From the first line of the data below, repeat each line exactly until you reach the line with "return here, Vector((along.y, -along.x, 0)).normalized()"; include that line too.

##### Supplied information

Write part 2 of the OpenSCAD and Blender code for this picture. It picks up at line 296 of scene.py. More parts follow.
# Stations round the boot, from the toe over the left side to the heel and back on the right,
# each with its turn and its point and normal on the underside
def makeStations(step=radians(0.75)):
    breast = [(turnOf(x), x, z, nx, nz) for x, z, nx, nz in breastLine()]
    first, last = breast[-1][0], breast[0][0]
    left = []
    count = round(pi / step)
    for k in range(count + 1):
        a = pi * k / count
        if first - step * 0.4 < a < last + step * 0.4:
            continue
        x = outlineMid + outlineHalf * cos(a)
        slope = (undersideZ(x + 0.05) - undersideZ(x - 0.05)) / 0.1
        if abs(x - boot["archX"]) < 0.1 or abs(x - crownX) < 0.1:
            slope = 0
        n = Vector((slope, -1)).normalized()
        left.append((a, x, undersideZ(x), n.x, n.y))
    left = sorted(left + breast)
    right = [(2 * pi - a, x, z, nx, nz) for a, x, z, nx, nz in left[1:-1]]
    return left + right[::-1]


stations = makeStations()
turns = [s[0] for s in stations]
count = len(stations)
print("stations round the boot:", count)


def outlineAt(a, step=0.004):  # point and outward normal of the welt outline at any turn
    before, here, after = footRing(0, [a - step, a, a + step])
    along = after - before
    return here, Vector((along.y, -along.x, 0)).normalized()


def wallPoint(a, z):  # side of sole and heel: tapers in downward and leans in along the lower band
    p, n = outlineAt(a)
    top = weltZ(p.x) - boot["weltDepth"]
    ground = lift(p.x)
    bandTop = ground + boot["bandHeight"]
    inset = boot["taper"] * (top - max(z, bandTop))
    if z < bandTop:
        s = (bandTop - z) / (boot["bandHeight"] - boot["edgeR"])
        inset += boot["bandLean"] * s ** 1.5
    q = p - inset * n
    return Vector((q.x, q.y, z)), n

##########

:: Written response ::
Write part 2 of the OpenSCAD and Blender code for this picture. It picks up at line 296 of scene.py. More parts follow.
# Stations round the boot, from the toe over the left side to the heel and back on the right,
# each with its turn and its point and normal on the underside
def makeStations(step=radians(0.75)):
    breast = [(turnOf(x), x, z, nx, nz) for x, z, nx, nz in breastLine()]
    first, last = breast[-1][0], breast[0][0]
    left = []
    count = round(pi / step)
    for k in range(count + 1):
        a = pi * k / count
        if first - step * 0.4 < a < last + step * 0.4:
            continue
        x = outlineMid + outlineHalf * cos(a)
        slope = (undersideZ(x + 0.05) - undersideZ(x - 0.05)) / 0.1
        if abs(x - boot["archX"]) < 0.1 or abs(x - crownX) < 0.1:
            slope = 0
        n = Vector((slope, -1)).normalized()
        left.append((a, x, undersideZ(x), n.x, n.y))
    left = sorted(left + breast)
    right = [(2 * pi - a, x, z, nx, nz) for a, x, z, nx, nz in left[1:-1]]
    return left + right[::-1]


stations = makeStations()
turns = [s[0] for s in stations]
count = len(stations)
print("stations round the boot:", count)


def outlineAt(a, step=0.004):  # point and outward normal of the welt outline at any turn
    before, here, after = footRing(0, [a - step, a, a + step])
    along = after - before
    return here, Vector((along.y, -along.x, 0)).normalized()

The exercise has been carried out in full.